Back to Black, il biopic su Amy Winehouse, geniale cantautrice scomparsa nel 2011, è destinato a suscitare emozioni diverse a seconda del rapporto pregresso tra lo spettatore e la figura cui il film è dedicato. Sam Taylor-Johnson, già regista di "Nowhere Boy" e di "Cinquanta sfumature di grigio", non va infatti oltre una corretta orchestrazione dei cliché di questo tipo di pellicole, firmando una ricostruzione temporale pulita e con attori all’altezza dell’esercizio di mimetismo richiesto. Questo significa che “Back to Black” non è incisivo di per sé, anzi, ma è in grado di regalare suggestioni che in alcuni desteranno tiepido coinvolgimento, in altri fastidio, in altri ancora sincera commozione. Di sicuro l’impatto emotivo dell’intera operazione sta nel riascoltare brani leggendari e nell’autoinganno andato a buon fine di rivedere nell’attrice protagonista, in alcune inquadrature parziali, l’Amy che fu.
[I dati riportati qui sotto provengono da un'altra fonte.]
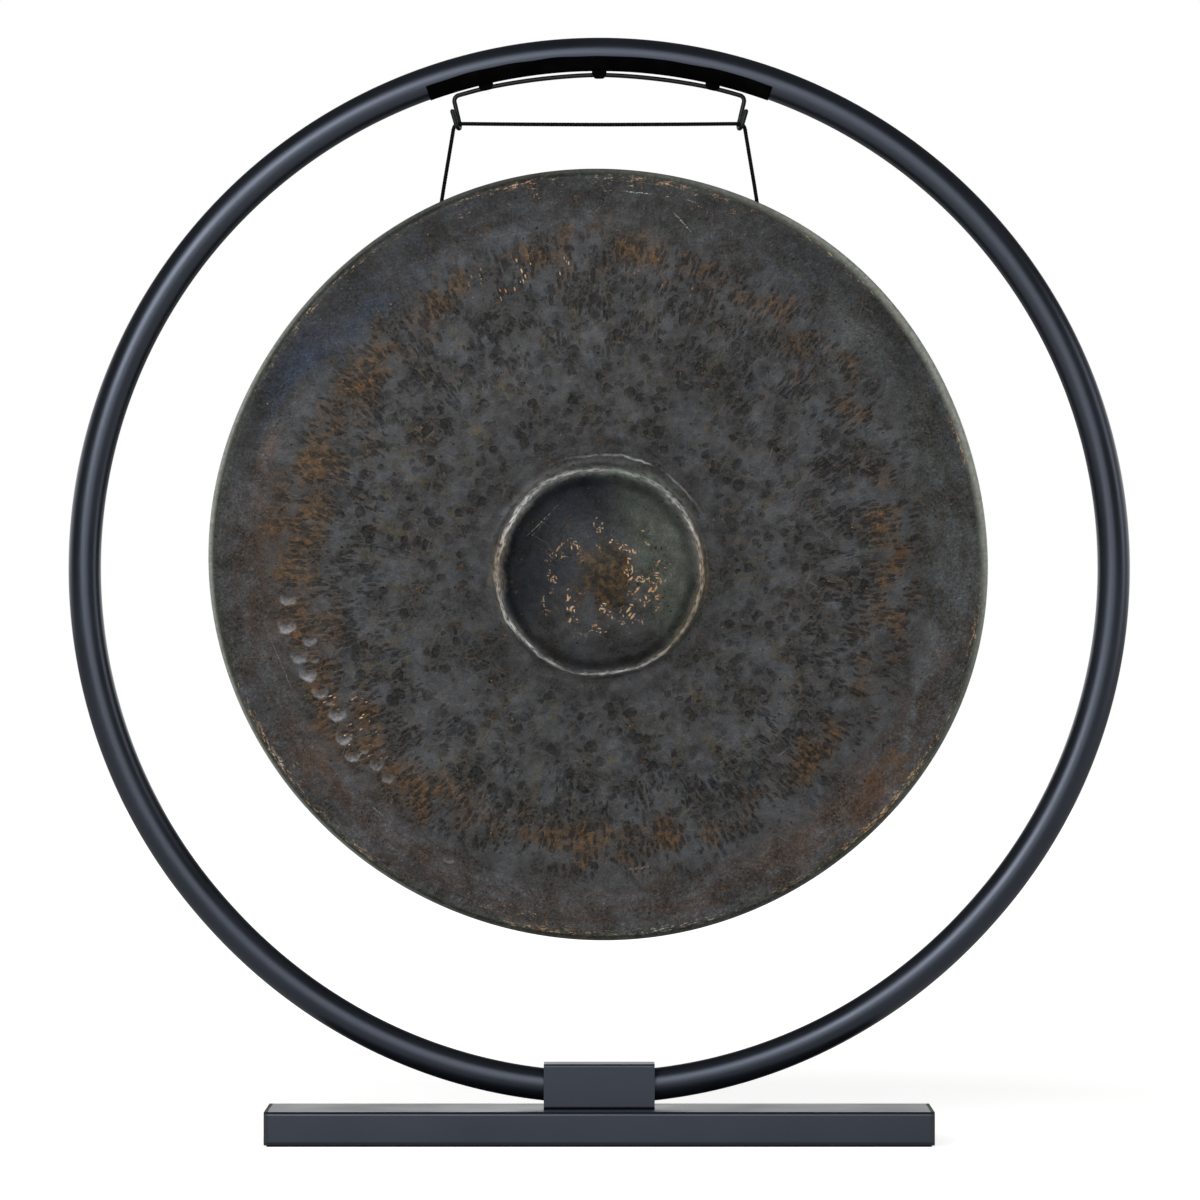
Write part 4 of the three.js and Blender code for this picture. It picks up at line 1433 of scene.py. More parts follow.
@dataclass
class Hanger:
    """The strip under the crown, the bent rod with its two hooks, and the three lugs."""

    line: HoopLine = field(default_factory=HoopLine)
    tube_radius: float = 0.0127
    gap: float = 0.0003
    strip_half_deg: float = 19.8
    strip_wrap_deg: float = 78.5
    strip_wander_deg: float = 0.8
    strip_wave_deg: float = 6.0
    strip_thickness: float = 0.0005
    strip_steps: int = 120
    strip_sides: int = 40
    rod_radius: float = 0.00175
    rod_standoff: float = 0.0037
    rod_bow: float = 0.0005
    rod_end_deg: float = 17.2
    rod_spacing: float = 0.0005
    rod_sides: int = 20
    crown_steps: int = 91
    bend_steps: int = 14
    lug_deg: float = 13.2
    bend_radius: float = 0.0045
    hook_x: float = 0.1095
    hook_half_gap: float = 0.0046
    hook_bend_share: float = 0.92
    hook_twist: float = 0.0013
    tip_rise: float = 0.0095
    tip_out: float = 0.0038
    hook_line_z: float = 0.795455
    hook_floor: float = 0.00355
    hook_height: float = 0.014
    lug_edge: float = 0.0006
    lug_half: float = 0.00575
    lug_taper: float = 0.75
    lug_cuts: int = 11

    def build(self, paint: MattBlackPaint, rod: BlackenedRod) -> None:
        """Makes the strip and the rod, and rounds the lugs' edges.

        Args:
            paint: the strip's and the lugs' finish.
            rod: the rod's finish.
        """
        matt = paint.material()
        strip = self.strip().build("crown_band")
        dress(strip, matt)
        settle(strip, Body.STAND, Slot.MATT_PAINT, "crown_strip")
        bent = self.rod().build("hook_rod")
        dress(bent, rod.material())
        settle(bent, Body.STAND, Slot.BLACK_ROD, "hanger_rod")
        for side in ("left", "centre", "right"):
            lug = merged_copy(f"hanger_lug_{side}", f"rod_lug_{side}", self.lug_edge)
            self.taper(lug)
            dress(lug, matt)
            settle(lug, Body.STAND, Slot.MATT_PAINT, f"hanger_lug_{side}")

    def taper(self, lug: Object) -> None:
        """Turns a lug into a low lump: below the strip its depth falls off towards its two ends.

        The loss is the taper times the fifth power of the place along the lug. The CAD lug has no
        points between its ends, so its long edges are cut first.

        Args:
            lug: the copy of the CAD lug.
        """
        mesh = lug.data
        work = bmesh.new()
        work.from_mesh(mesh)
        lengthwise = [edge for edge in work.edges if edge.calc_length() > 1.9 * self.lug_half]
        bmesh.ops.subdivide_edges(work, edges=lengthwise, cuts=self.lug_cuts, use_grid_fill=True)
        work.to_mesh(mesh)
        work.free()
        spots = np.empty(3 * len(mesh.vertices))
        mesh.vertices.foreach_get("co", spots)
        spots = spots.reshape(-1, 3)
        degrees = self.lug_deg * np.sign(np.round(spots[:, 0].mean(), 2))
        centre = self.line.points(np.array([degrees]))[0]
        turn = math.radians(degrees)
        along = (spots - centre) @ np.array([math.cos(turn), 0.0, -math.sin(turn)])
        inwards = np.array([-math.sin(turn), 0.0, -math.cos(turn)])
        depth = (spots - centre) @ inwards - self.tube_radius - self.gap - self.strip_thickness
        loss = self.lug_taper * np.abs(np.clip(along / self.lug_half, -1, 1)) ** 5
        spots -= (np.maximum(depth, 0) * loss)[:, None] * inwards
        mesh.vertices.foreach_set("co", spots.ravel())
        mesh.update()

    def strip(self) -> Surface:
        """A half shell round the inner side of the tube, whose two long edges wander a little.

        Returns:
            The closed surface: an arc of the outer radius and back along the inner one.
        """
        degrees = np.linspace(-self.strip_half_deg, self.strip_half_deg, self.strip_steps)
        wander = waves(degrees[:, None], self.strip_wave_deg, 5) * self.strip_wander_deg
        half = np.radians(self.strip_wrap_deg + wander)[:, None]
        turn = np.linspace(-1, 1, self.strip_sides)[None, :] * half
        inner = self.tube_radius + self.gap
        outer = inner + self.strip_thickness
        turns = np.concatenate([turn, turn[:, ::-1]], 1)
        radii = np.repeat((outer, inner), self.strip_sides)[None, :]
        section = np.stack([radii * np.sin(turns), radii * np.cos(turns)], -1)
        shell = carried(self.line.points(degrees), FRONT, section)
        return Surface(shell[:, ::-1], lidded=True)

    def hook(self, side: int) -> tuple[np.ndarray, list[float]]:
        """One hook's corners from its tip to the foot of its main leg, and their bend radii.

        Args:
            side: -1 for the left hook, 1 for the right one.

        Returns:
            The corners, and a radius for each.
        """
        floor_z = self.hook_line_z - self.hook_floor
        front_y = -2 * self.hook_half_gap
        bend = self.hook_half_gap * self.hook_bend_share
        corners = np.array([
            (self.hook_x + self.hook_twist + self.tip_out, front_y,
             self.hook_line_z + self.tip_rise),
            (self.hook_x + self.hook_twist, front_y, floor_z),
            (self.hook_x - self.hook_twist, 0.0, floor_z),
        ]) * (side, 1, 1)
        return corners, [0.0, bend, bend]

    def rod(self) -> Surface:
        """The rod: a round section along straight runs, bends and the arc under the crown.

        Returns:
            The closed surface, with rounded tips.
        """
        degrees = np.linspace(-self.rod_end_deg, self.rod_end_deg, self.crown_steps)
        bow = self.rod_bow * np.abs(np.sin(math.pi * degrees / self.lug_deg))
        bow = np.where(np.abs(degrees) < self.lug_deg, bow, 0)
        crown = self.line.points(degrees, self.tube_radius + self.rod_standoff + bow)
        left, left_bends = self.hook(-1)
        right, right_bends = self.hook(1)
        corners = np.vstack([left, crown, right[::-1]])
        bends = [*left_bends, self.bend_radius, *[0.0] * (self.crown_steps - 2),
                 self.bend_radius, *right_bends[::-1]]
        line = even_line(rounded_corners(corners, bends, self.bend_steps), self.rod_spacing)
        in_hook = line[:, 2:] < self.hook_line_z + self.hook_height
        inwards = np.cross(unit(np.gradient(line, axis=0)), (0.0, 1.0, 0.0))
        across = np.where(in_hook, np.sign(line[:, :1]) * (1, 0, 0), inwards)
        tube = carried(line, across, ring(self.rod_radius, self.rod_sides))
        return Surface(rounded_tips(tube, line), poles=True)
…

A livello narrativo si ripercorre la vita breve e triste di una ragazza dotata di immenso talento e di vero amore per una musica degna di questo nome. Amy ci è presentata come una stella nascente restia a uniformarsi al panorama pop del tempo, in cui il “girl power” è declinato alla “Spice Girls”. Indifferente a fama e denaro, la giovane cantautrice è sempre, nel bene e nel male, fedele alla propria natura; ha quindi uno stile inimitabile e come unica volontà quella di essere se stessa e di regalare, a chi ascolta una sua canzone, cinque minuti di sollievo dalla sofferenza. Un concetto, quest’ultimo, sottolineato sia in apertura che in chiusura del film.
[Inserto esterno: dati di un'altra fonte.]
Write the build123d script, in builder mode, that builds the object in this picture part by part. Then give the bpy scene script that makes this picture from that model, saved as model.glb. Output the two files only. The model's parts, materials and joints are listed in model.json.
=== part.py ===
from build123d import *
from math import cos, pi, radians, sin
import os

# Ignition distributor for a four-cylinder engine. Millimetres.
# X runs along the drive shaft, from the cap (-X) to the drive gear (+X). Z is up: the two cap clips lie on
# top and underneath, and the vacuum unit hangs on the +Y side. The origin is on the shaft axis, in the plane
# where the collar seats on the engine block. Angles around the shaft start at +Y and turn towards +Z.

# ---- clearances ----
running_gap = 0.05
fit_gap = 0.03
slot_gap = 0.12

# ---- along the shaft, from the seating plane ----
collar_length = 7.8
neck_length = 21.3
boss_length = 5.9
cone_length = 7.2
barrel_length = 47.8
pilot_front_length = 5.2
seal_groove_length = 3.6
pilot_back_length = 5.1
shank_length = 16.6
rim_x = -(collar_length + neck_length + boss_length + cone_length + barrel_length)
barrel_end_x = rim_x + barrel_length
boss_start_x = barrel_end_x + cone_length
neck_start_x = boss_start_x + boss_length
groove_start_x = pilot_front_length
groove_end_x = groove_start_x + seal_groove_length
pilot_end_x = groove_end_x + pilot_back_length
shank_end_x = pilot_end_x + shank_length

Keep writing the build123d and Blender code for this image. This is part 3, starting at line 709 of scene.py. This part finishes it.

La vicinanza tra musica e vita è centrale: Amy scrive di ciò che vive e per esorcizzare il dolore. Come quasi tutte le persone che hanno ricevuto per nascita qualche dono eccezionale, la ragazza ha anche debolezze e fragilità della medesima portata ma cui il film non rende giustizia. I disturbi alimentari sono solo accennati; quanto all’alcol le si mette sempre un bicchiere in mano, tutto qua. Si intuisce che la sua dipendenza sia di tutti i tipi, da quella per le sigarette a quella affettiva, ma nulla più di quanto visibile dall’esterno già all’epoca. Oltre alla relazione fondamentale di Amy (Marisa Abela) con il tossico Blake (Jack O'Connell), sono restituite quelle che ebbe con l’affettuosa nonna (Lesley Manville) e col padre (Eddie Marsan), simil-manager più che genitore.
“Black to Black” va a segno solo quando i brani firmati da Amy si prendono la scena. A parte qualche sussulto poetico come la vista del “Birdland” di New York o la presenza di perle musicali più datate come “Embraeceble you”, si assiste a una storia d’amore che sembra la versione cinetica di un fotoromanzo (si ricreano molte foto rubate di allora).
Se lo spettatore riuscisse a silenziare la sua specifica sensibilità nei confronti del mito musicale ritratto, si accorgerebbe di essere in un film blandamente celebrativo, in cui la tragicità è edulcorata e resa in maniera bidimensionale, semplicemente (ancora una volta) paparazzata.
Marisa Abela ha il ruolo ingrato di prestare voce e presenza a un’icona che era tale da viva, figurarsi da morta. Pettinatura rialzata, piercing al labbro, stessi tatuaggi, grande voce, movenze ricalcate alla perfezione: ottima imitazione, per quanto il carisma di un’anima graffiata sia impossibile da replicare.
Nulla a che vedere con l'allaccio emotivo del bellissimo "Amy" di Asif Kapadia e James Gay-Rees, vincitore del premio Oscar come miglior documentario nel 2016. Per chi però non voglia soffrire, “Back to Black” è della giusta misura: restituendo un album che arriva a livello viscerale, pieno di brani vitali e dai testi profondamente personali, si riassapora la magia di Amy senza commuoversi troppo.
Ritrovando la cantante solo superficialmente, ci si può abbandonare al desiderio di non lasciarla andare ed aver voglia perfino di rivedere un film tutto sommato modesto. Naturalmente la cosa migliore per renderle omaggio sarà sempre riascoltare “Back to Black”, anziché bramare questo tipo di palliativi.